But Maddow’s deal does not portend business-as-usual across the rest of MSNBC. When businesses start to downsize like this, they tend to barbell: The most essential talent becomes even more rare and far more essential—and is compensated accordingly—while the rest of the team shrinks and is managed for cost. Think of Anna Wintour’s stature at Condé Nast growing even as its backend units are centralized, the once-robust print titles go digital-only or disappear, top editors make a relative pittance, and Radhika Jones, who never even got a taste of the perks Graydon Carter enjoyed, is forced to downsize to a closet-size office… and resort to running a seemingly unedited account of Cormac McCarthy’s affair with a 16-year-old, but that’s another story.

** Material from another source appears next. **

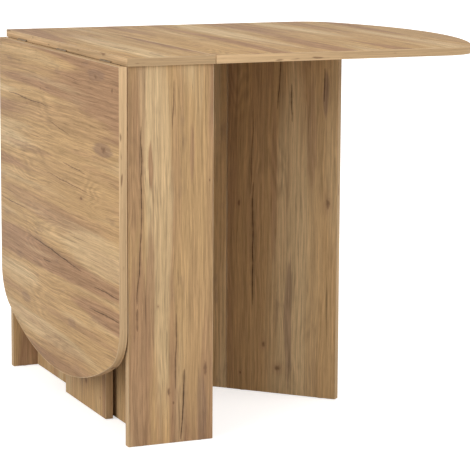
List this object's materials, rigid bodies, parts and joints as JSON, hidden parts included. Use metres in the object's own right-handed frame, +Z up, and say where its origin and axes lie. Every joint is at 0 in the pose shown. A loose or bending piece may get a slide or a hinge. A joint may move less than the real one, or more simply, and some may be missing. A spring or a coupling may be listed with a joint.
{
  "type": "drop leaf table",
  "caption": "Narrow book-style table with D-shaped hinged leaves on both long sides, each carried by a fold-out panel gate, in oak-faced board.",
  "frame": {"origin": "on the floor under the middle of the fixed centre, at the foot of the middle glide", "axes": "+Z up, +Y along the fixed centre from the front end panel to the rear one, +X towards the raised leaf"},
  "size_m": [0.8565, 0.75, 0.75],
  "materials": {
    "oak_board": "melamine faced chipboard with a golden rustic oak print and a fine open grain",
    "edge_band": "one millimetre edge band in the same golden oak print, a little lighter than the faces",
    "hinge_steel": "bronze brown plated pressed steel hinges and pins",
    "screw_steel": "zinc plated screws and bolts",
    "cam_zinc": "die cast zinc cam housings",
    "dowel_wood": "beech dowels",
    "glide_plastic": "white moulded nail-on glides",
    "pad_felt": "brown felt pads"
  },
  "bodies": {
    "base": {"base_glides": "glide_plastic", "cam_bolts": "screw_steel", "cam_housings": "cam_zinc", "centre_top": "oak_board", "centre_top_end_bands": "edge_band", "centre_top_side_bands": "edge_band", "front_end_panel": "oak_board", "front_end_panel_bands": "edge_band", "front_left_packing_board": "oak_board", "front_right_packing_board": "oak_board", "gate_root_pins": "hinge_steel", "gate_root_screws": "screw_steel", "leaf_hinge_pins": "hinge_steel", "left_gate_root_flaps": "hinge_steel", "left_top_hinge_flaps": "hinge_steel", "packing_board_screws": "screw_steel", "rear_end_panel": "oak_board", "rear_end_panel_bands": "edge_band", "rear_left_packing_board": "oak_board", "rear_right_packing_board": "oak_board", "right_gate_root_flaps": "hinge_steel", "right_top_hinge_flaps": "hinge_steel", "spine_board": "oak_board", "top_hinge_screws": "screw_steel", "wooden_dowels": "dowel_wood"},
    "left_leaf": {"left_leaf_board": "oak_board", "left_leaf_edge_band": "edge_band", "left_leaf_hinge_edge_band": "edge_band", "left_leaf_hinge_flaps": "hinge_steel", "left_leaf_hinge_screws": "screw_steel"},
    "right_leaf": {"right_leaf_board": "oak_board", "right_leaf_edge_band": "edge_band", "right_leaf_hinge_edge_band": "edge_band", "right_leaf_hinge_flaps": "hinge_steel", "right_leaf_hinge_screws": "screw_steel"},
    "left_gate_inner": {"left_gate_inner_bands": "edge_band", "left_gate_inner_glides": "glide_plastic", "left_gate_inner_hinge_flaps": "hinge_steel", "left_gate_inner_panel": "oak_board", "left_gate_inner_screws": "screw_steel", "left_gate_seam_pins": "hinge_steel"},
    "left_gate_outer": {"left_gate_leaf_pad": "pad_felt", "left_gate_outer_bands": "edge_band", "left_gate_outer_glides": "glide_plastic", "left_gate_outer_hinge_flaps": "hinge_steel", "left_gate_outer_panel": "oak_board", "left_gate_outer_screws": "screw_steel"},
    "right_gate_inner": {"right_gate_inner_bands": "edge_band", "right_gate_inner_glides": "glide_plastic", "right_gate_inner_hinge_flaps": "hinge_steel", "right_gate_inner_panel": "oak_board", "right_gate_inner_screws": "screw_steel", "right_gate_seam_pins": "hinge_steel"},
    "right_gate_outer": {"right_gate_leaf_pad": "pad_felt", "right_gate_outer_bands": "edge_band", "right_gate_outer_glides": "glide_plastic", "right_gate_outer_hinge_flaps": "hinge_steel", "right_gate_outer_panel": "oak_board", "right_gate_outer_screws": "screw_steel"}
  },
  "joints": [
    {"name": "left_leaf_hinge", "type": "hinge", "parent": "base", "child": "left_leaf", "pos_m": [-0.0905, 0, 0.734], "axis": [0, 1, 0], "range_deg": [0, 92.5]},
    {"name": "right_leaf_hinge", "type": "hinge", "parent": "base", "child": "right_leaf", "pos_m": [0.0905, 0, 0.734], "axis": [0, -1, 0], "range_deg": [0, 2.5]},
    {"name": "right_gate_root_hinge", "type": "hinge", "parent": "base", "child": "right_gate_inner", "pos_m": [0.0355, 0.272, 0.365], "axis": [0, 0, -1], "range_deg": [0, 43.7]},
    {"name": "right_gate_seam_hinge", "type": "hinge", "parent": "right_gate_inner", "child": "right_gate_outer", "pos_m": [0.28698, 0.00884, 0.365], "axis": [0, 0, 1], "range_deg": [0, 180.01]},
    {"name": "left_gate_root_hinge", "type": "hinge", "parent": "base", "child": "left_gate_inner", "pos_m": [-0.0355, -0.272, 0.365], "axis": [0, 0, 1], "range_deg": [0, 1.5]},
    {"name": "left_gate_seam_hinge", "type": "hinge", "parent": "left_gate_inner", "child": "left_gate_outer", "pos_m": [-0.0355, 0.092, 0.365], "axis": [0, 0, -1], "range_deg": [0, 6.19]}
  ],
  "couplings": [
    {"joint": "right_gate_seam_hinge", "follows": "right_gate_root_hinge", "ratio": 4.119},
    {"joint": "left_gate_seam_hinge", "follows": "left_gate_root_hinge", "ratio": 4.119}
  ]
}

In MSNBC’s case, much of the backend production will similarly be centralized, while fewer anchors will be required to work longer hours for less money, all while being judged according to a minute-by-minute cost-benefit analysis of their performance. Meanwhile, the news net is likely to move out of its historic 30 Rock headquarters, probably to Stamford, where NBCUniversal houses NBC Sports and its Olympics center, or to the Tech Center in Englewood Cliffs, which is already the home of CNBC.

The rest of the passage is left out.